To hear some members of Congress tell it, the Goldman Sachs investment firm isn't just the Grinch. It's the rascal who would slip Santa Claus some tainted figgy pudding on Christmas Eve. It would cut holes in collection plates. Put it this way: you know the evil banker Henry Potter in "It's a Wonderful Life"? Compared to Goldman, would say those members of Congress, he's next in line for sainthood.
Goldman Sachs leaders took a pounding Tuesday in a Washington hearing room from senators eager to flog the execs about Goldman's high-flying profits and handsome rewards for the top guns. This was in the wake of a suit filed against the firm by the Securities and Exchange Commission accusing it of defrauding investors. The timing of the visit to the Washington Woodshed was, shall we say, no coincidence.
Congressional Democrats and President Barack Obama are pushing reform measures that, generally speaking, would tighten regulation and oversight of big banks and would create a powerful consumer protection agency. Proponents say the country already knows what happens when regulation is either lacking or lackadaisical. A Great Recession.
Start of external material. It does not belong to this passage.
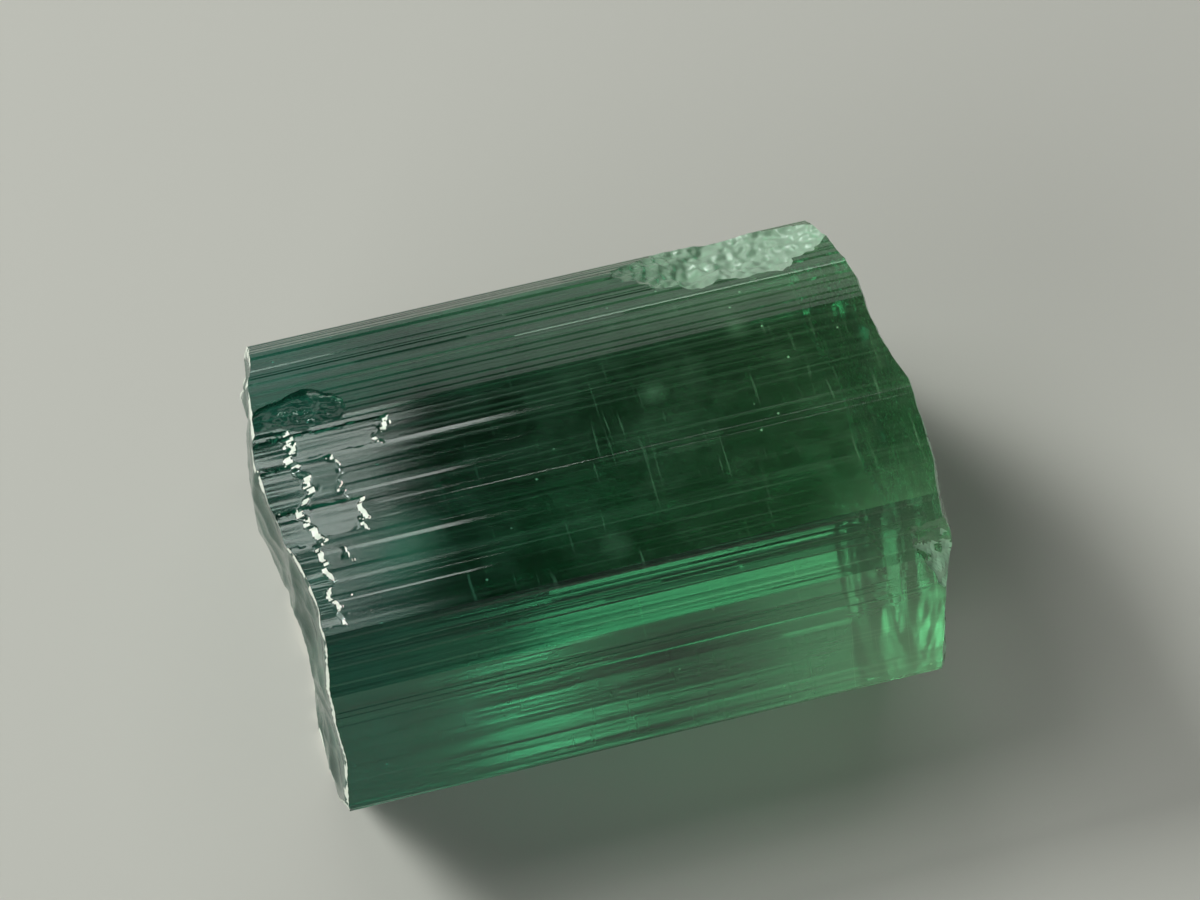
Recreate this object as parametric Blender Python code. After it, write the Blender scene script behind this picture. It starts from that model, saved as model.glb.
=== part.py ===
"""A broken stub of a tourmaline crystal, lying on one of its prism faces.

The crystal is a rounded six-sided prism, ribbed by growth striae that run its whole length
along X. Both ends are snapped off across the length, in shallow glassy scallops, and flakes
have come off one long edge and off the rims of both breaks. It is one solid, in metres,
+Z up, with its origin on the plane it rests on, under the middle of its bounding box.
"""

import math
import random

import bmesh
import bpy
from mathutils import Euler, Matrix, Vector, noise

MM = 0.001

# The prism's sides, anticlockwise as seen from +X: a name, the corner (y, z) where the side
# starts, in mm, and how many striae it has. The base keeps a plain strip to lie on.
FORM = [
    ("base_front", (-1.90, 0.00), 3),
    ("base", (-0.70, 0.00), 0),
    ("base_back", (5.60, 0.00), 4),
    ("back_lower", (7.20, 0.00), 8),
    ("back_wall", (9.90, 3.60), 10),
    ("back_shoulder", (7.90, 10.20), 4),
    ("back_ridge", (6.90, 11.35), 5),
    ("top_bevel", (5.00, 12.30), 3),
    ("top", (3.40, 12.60), 11),
    ("front_shoulder", (-3.70, 12.60), 5),
    ("front_upper", (-4.80, 10.84), 8),
    ("front_rim", (-6.58, 7.02), 1),
    ("front_lower", (-6.52, 6.75), 12),
]
GROOVE_DEPTHS = (0.03, 0.11)   # the shallowest and the deepest stria, mm
GROOVE_SHARE = 0.5             # share of a stria's pitch that its groove takes
GROOVE_WALL = 0.12             # share of a stria's pitch that each wall of the groove takes
PITCH_SPREAD = 0.5             # how far one stria's pitch strays from the mean, as a share
STRIA_SEED = 7

# The breaks at the two ends, in mm. Each crosses the prism at a plane, bowed across Y. On the
# bow are a broad swelling and hollows that meet in ridges.
BLANK_LENGTH = 30.0            # the unbroken prism, cut at both ends
LEFT_BREAK = {
    "plane": -9.47,            # its place along X
    "bow": (0.0035, 5.5),      # how fast it bows outwards, per mm squared, and from which Y
    "swelling": (1.06, (2.9, 10.5), 2.6),   # height, middle (y, z) and radius
    "seed": 7.5,
}
RIGHT_BREAK = {
    "plane": 7.94,
    "bow": (-0.0128, 2.4),
    "swelling": (1.16, (-2.9, 8.5), 5.4),
    "seed": 10.75,
}
HOLLOW_SIZE = 3.2              # typical width of one hollow
HOLLOW_DEPTH = 0.55
BREAK_BLOCK = (8.0, 19.0, 16.0)             # the block of air that is cut off at each end
BREAK_MIDDLE = (1.80, 6.3)                  # the blocks' middle in Y and Z
BREAK_ROWS = 40                # rows and columns of faces over each break

# The flakes that have come off: a name, the middle of the ball that is cut away, its half
# sizes and its roughness, in mm, and its turns about X, Y and Z in degrees.
FLAKES = [
    ("long_edge_flake", (5.00, 7.00, 11.75), (3.60, 2.25, 1.30), 0.22, (-37, 0, -2)),
    ("right_nick", (8.55, -5.63, 10.13), (0.95, 0.65, 0.95), 0.10, (0, 18, -20)),
    ("left_rim_flake", (-9.30, 3.50, 13.15), (2.00, 1.00, 0.95), 0.08, (-8, -4, 4)),
]
FLAKE_ROUGH_SIZE = 1.1         # width of the lumps on a flake's scar, mm
FLAKE_DETAIL = 5               # how finely each ball is divided

# What the stone looks like: a deep bluish green glass.
STONE_COLOUR = (0.035, 0.200, 0.110, 1.0)
STONE_ROUGHNESS = 0.12
STONE_IOR = 1.63


def clear_scene():
    """Removes the objects that the scene opened with."""
    for item in list(bpy.data.objects):
        bpy.data.objects.remove(item, do_unlink=True)


def new_collection(name):
    """A collection of the scene."""
    collection = bpy.data.collections.new(name)
    bpy.context.scene.collection.children.link(collection)
    return collection


def new_object(name, mesh, collection, frame):
    """An object of a mesh, in a collection, held by the crystal's frame."""
    item = bpy.data.objects.new(name, mesh)
    collection.objects.link(item)
    item.parent = frame
    return item


def green_tourmaline():
    """The stone's material."""
    material = bpy.data.materials.new("green_tourmaline")
    material.use_nodes = True
    shader = material.node_tree.nodes["Principled BSDF"]
    shader.inputs["Base Color"].default_value = STONE_COLOUR
    shader.inputs["Roughness"].default_value = STONE_ROUGHNESS
    shader.inputs["Metallic"].default_value = 0.0
    shader.inputs["IOR"].default_value = STONE_IOR
    shader.inputs["Transmission Weight"].default_value = 1.0
    return material


def stria_marks(count, rng):
    """The places where the striae of one side meet, as shares of the side's width."""
    pitches = [1 + rng.uniform(-PITCH_SPREAD, PITCH_SPREAD) for _ in range(count)]
    marks = [0.0]
    for pitch in pitches:
        marks.append(marks[-1] + pitch / sum(pitches))
    return marks


def striated_side(start, end, count, rng):
    """The outline of one side: its first corner, then a groove for each of its striae."""
    run = end - start
    inward = Vector((-run.y, run.x)).normalized()
    marks = stria_marks(count, rng)
    points = [start]
    for low, high in zip(marks, marks[1:]):
        pitch = high - low
        ledge = pitch * (1 - GROOVE_SHARE) / 2
        wall = pitch * GROOVE_WALL
        sunk = inward * rng.uniform(*GROOVE_DEPTHS)
        points.append(start + run * (low + ledge))
        points.append(start + run * (low + ledge + wall) + sunk)
        points.append(start + run * (high - ledge - wall) + sunk)
        points.append(start + run * (high - ledge))
    return points


def striated_outline():
    """The prism's outline across its length, in mm: (y, z) points, anticlockwise."""
    rng = random.Random(STRIA_SEED)
    corners = [Vector(corner) for _, corner, _ in FORM]
    points = []
    for index, (_, _, count) in enumerate(FORM):
        end = corners[(index + 1) % len(corners)]
        points += striated_side(corners[index], end, count, rng)
    return points


def along_x():
    """Turns a drawing's X, Y and Z into the crystal's Y, Z and X."""
    return Matrix(((0, 0, 1, 0), (1, 0, 0, 0), (0, 1, 0, 0), (0, 0, 0, 1)))


def prism(collection, frame):
    """The unbroken crystal: the outline drawn as a flat curve and extruded along X."""
    outline = striated_outline()
    curve = bpy.data.curves.new("outline", "CURVE")
    curve.dimensions = "2D"
    curve.fill_mode = "BOTH"
    curve.extrude = BLANK_LENGTH / 2 * MM
    spline = curve.splines.new("POLY")
    spline.points.add(len(outline) - 1)
    for point, place in zip(spline.points, outline):
        point.co = (place.x * MM, place.y * MM, 0.0, 1.0)
    spline.use_cyclic_u = True

    drawing = bpy.data.objects.new("outline", curve)
    collection.objects.link(drawing)
    graph = bpy.context.evaluated_depsgraph_get()
    mesh = bpy.data.meshes.new_from_object(drawing.evaluated_get(graph))
    bpy.data.objects.remove(drawing)

    shape = bmesh.new()
    shape.from_mesh(mesh)
    bmesh.ops.remove_doubles(shape, verts=shape.verts, dist=0.0001 * MM)
    bmesh.ops.transform(shape, matrix=along_x(), verts=shape.verts)
    bmesh.ops.recalc_face_normals(shape, faces=shape.faces)
    shape.to_mesh(mesh)
    shape.free()
    return new_object("tourmaline_crystal", mesh, collection, frame)


def break_relief(y, z, fracture):
    """How far a break stands out of its plane at a place (y, z), in mm."""
    rate, bow_y = fracture["bow"]
    height, (mid_y, mid_z), radius = fracture["swelling"]
    away = math.hypot(y - mid_y, z - mid_z) / radius
    broad = rate * (y - bow_y) ** 2 + height / (1 + away ** 3)
    place = Vector((y / HOLLOW_SIZE, z / HOLLOW_SIZE, fracture["seed"]))
    nearest = noise.voronoi(place)[0][0]
    return broad + HOLLOW_DEPTH * nearest ** 2


def break_block(name, fracture, side, collection, frame):
    """The air past one break: a block whose inner face is the broken surface.

    side is -1 for the crystal's left end and 1 for its right end.
    """
    plane = fracture["plane"] * MM
    length, width, height = (size * MM for size in BREAK_BLOCK)
    middle_y, middle_z = (place * MM for place in BREAK_MIDDLE)
    place = Matrix.Translation((plane + side * length / 2, middle_y, middle_z))
    block = bmesh.new()
    bmesh.ops.create_cube(block, size=1, matrix=place @ Matrix.Diagonal((length, width, height, 1)))
    block.normal_update()
    inner = min(block.faces, key=lambda face: face.normal.x * side)
    bmesh.ops.subdivide_edges(block, edges=inner.edges, cuts=BREAK_ROWS, use_grid_fill=True)
    for vert in block.verts:
        if abs(vert.co.x - plane) < length / 2:
            relief = break_relief(vert.co.y / MM, vert.co.z / MM, fracture)
            vert.co.x += side * relief * MM
    mesh = bpy.data.meshes.new(name)
    block.to_mesh(mesh)
    block.free()
    return new_object(name, mesh, collection, frame)


def flake(name, middle, halves, rough, turns, collection, frame):
    """The air where a flake was: a lumpy ball, squashed and turned."""
    shape = bmesh.new()
    bmesh.ops.create_icosphere(shape, subdivisions=FLAKE_DETAIL, radius=1)
    turn = Euler([math.radians(angle) for angle in turns]).to_matrix()
    for vert in shape.verts:
        place = turn @ Vector(out * half for out, half in zip(vert.co, halves)) + Vector(middle)
        lump = noise.noise(place / FLAKE_ROUGH_SIZE)
        outwards = turn @ vert.co
        vert.co = (place + outwards * lump * rough) * MM
    mesh = bpy.data.meshes.new(name)
    shape.to_mesh(mesh)
    shape.free()
    return new_object(name, mesh, collection, frame)


def cut(body, cutter):
    """Takes the cutter's shape out of the body."""
    cutter.display_type = "WIRE"
    cutter.hide_render = True
    modifier = body.modifiers.new(cutter.name, "BOOLEAN")
    modifier.operation = "DIFFERENCE"
    modifier.solver = "EXACT"
    modifier.object = cutter


def stand_on_origin(body, frame):
    """Moves the frame so that the finished crystal's bottom centre is at the origin."""
    graph = bpy.context.evaluated_depsgraph_get()
    graph.update()
    finished = body.evaluated_get(graph)
    places = [finished.matrix_world @ vert.co for vert in finished.data.vertices]
    lowest = Vector(min(place[axis] for place in places) for axis in range(3))
    highest = Vector(max(place[axis] for place in places) for axis in range(3))
    frame.location -= Vector(((lowest.x + highest.x) / 2, (lowest.y + highest.y) / 2, lowest.z))
    bpy.context.view_layer.update()


def tourmaline_crystal():
    """The whole crystal."""
    collection = new_collection("tourmaline_crystal")
    cutters = new_collection("cutters")
    frame = bpy.data.objects.new("crystal_frame", None)
    collection.objects.link(frame)

    body = prism(collection, frame)
    body.data.materials.append(green_tourmaline())
    cut(body, break_block("left_break", LEFT_BREAK, -1, cutters, frame))
    cut(body, break_block("right_break", RIGHT_BREAK, 1, cutters, frame))
    for name, middle, halves, rough, turns in FLAKES:
        cut(body, flake(name, middle, halves, rough, turns, cutters, frame))
    stand_on_origin(body, frame)


clear_scene()
tourmaline_crystal()
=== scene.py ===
"""The looks of a loose, broken green tourmaline crystal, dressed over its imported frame."""

import math
import random

import bmesh
import bpy
from mathutils import Euler, Matrix, Vector, noise


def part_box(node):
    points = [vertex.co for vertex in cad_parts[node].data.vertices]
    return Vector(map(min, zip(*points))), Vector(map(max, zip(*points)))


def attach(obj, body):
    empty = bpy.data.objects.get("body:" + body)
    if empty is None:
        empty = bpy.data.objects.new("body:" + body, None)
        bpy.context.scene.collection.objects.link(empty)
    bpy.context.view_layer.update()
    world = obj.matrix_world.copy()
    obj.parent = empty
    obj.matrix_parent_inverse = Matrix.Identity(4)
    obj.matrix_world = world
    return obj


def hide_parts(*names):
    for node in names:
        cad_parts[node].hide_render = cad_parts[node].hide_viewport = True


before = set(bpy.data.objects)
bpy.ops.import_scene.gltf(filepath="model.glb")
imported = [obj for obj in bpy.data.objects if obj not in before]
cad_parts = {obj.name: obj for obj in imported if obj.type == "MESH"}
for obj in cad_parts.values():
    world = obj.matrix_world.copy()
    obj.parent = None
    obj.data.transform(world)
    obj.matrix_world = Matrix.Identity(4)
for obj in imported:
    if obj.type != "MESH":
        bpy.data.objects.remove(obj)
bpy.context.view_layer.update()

# ---------------------------------------------------------------------------------------------
# The crystal. One rod of elbaite, a clear gem tourmaline, that grew as a rounded six-sided
# prism. Its faces grew in steps, which leave striae along its whole length. Later it was
# snapped across at both ends and chipped, and it lies loose on one of its faces.
# ---------------------------------------------------------------------------------------------
MM = 0.001

# The corners (y, z) where its sides start, in mm, anticlockwise as seen from +X. After each come
# the number of striae on that side, and how deep they are next to the deepest ones.
SIDES = [
    ((-1.90, 0.00), 3, 0.3),
    ((-0.70, 0.00), 0, 0.03),
    ((5.60, 0.00), 4, 0.3),
    ((7.20, 0.00), 8, 0.2),
    ((9.90, 3.60), 10, 0.10),
    ((7.90, 10.20), 4, 0.25),
    ((6.90, 11.35), 5, 0.35),
    ((5.00, 12.30), 3, 0.2),
    ((3.40, 12.60), 11, 0.03),
    ((-3.70, 12.60), 5, 0.06),
    ((-4.80, 10.84), 8, 0.05),
    ((-6.58, 7.02), 1, 0.20),
    ((-6.52, 6.75), 12, 0.4),
]
GROOVE_DEPTHS = (0.03, 0.11)   # the shallowest and the deepest stria, mm
GROOVE_SHARE = 0.5             # share of a stria's pitch that its groove takes
GROOVE_WALL = 0.12             # share of a stria's pitch that each wall of the groove takes
PITCH_SPREAD = 0.8             # how far one stria's pitch strays from the mean, as a share
STRIA_SEED = 21

# On and between the striae are finer steps, each a narrow facet at its own depth and tilt.
FACET_WIDTH = 0.09             # typical width of a facet, mm
FACET_STRAY = 0.3              # how far a facet's edge strays, as a share of its width
FACET_DEPTH = 0.006            # how far in or out an edge of a facet may lie, mm
FACET_WALL = 0.008             # width of the wall between two facets, mm
FACET_SEED = 11

# Along the crystal, a stria keeps its depth for a few mm and then steps to another one.
BLANK_ENDS = (-13.0, 11.0)     # the prism before its ends broke off, mm along X
STEP_COUNT = 16                # places along the prism where striae may change
STEP_PLACES = (0.1, 0.9)       # where in its stretch of the prism each one lies, as a share
STEP_RAMP = 0.12               # length of such a change, mm
STEP_CHANCE = 0.22             # share of the striae and facets that change at each place
STEP_SPREAD = 0.25             # how far a stria's depth strays from its usual one, as a share


def stria_marks(count, rng):
    """The places where the striae of one side meet, as shares of the side's width."""
    pitches = [1 + rng.uniform(-PITCH_SPREAD, PITCH_SPREAD) for _ in range(count)]
    marks = [0.0]
    for pitch in pitches:
        marks.append(marks[-1] + pitch / sum(pitches))
    return marks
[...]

Republicans say that too much regulation inhibits free enterprise, and that excessive rule-making would discourage investors out there from taking good old American chances.
And GOP members of Congress are angry because they claim Democrats are hammering the big target of Goldman Sachs for all it's worth in an attempt to make Republican opponents fearful that if they continue to block action on financial reform, they'll be cast in upcoming elections as caviar-eating lap dogs for the Wall Street crowd.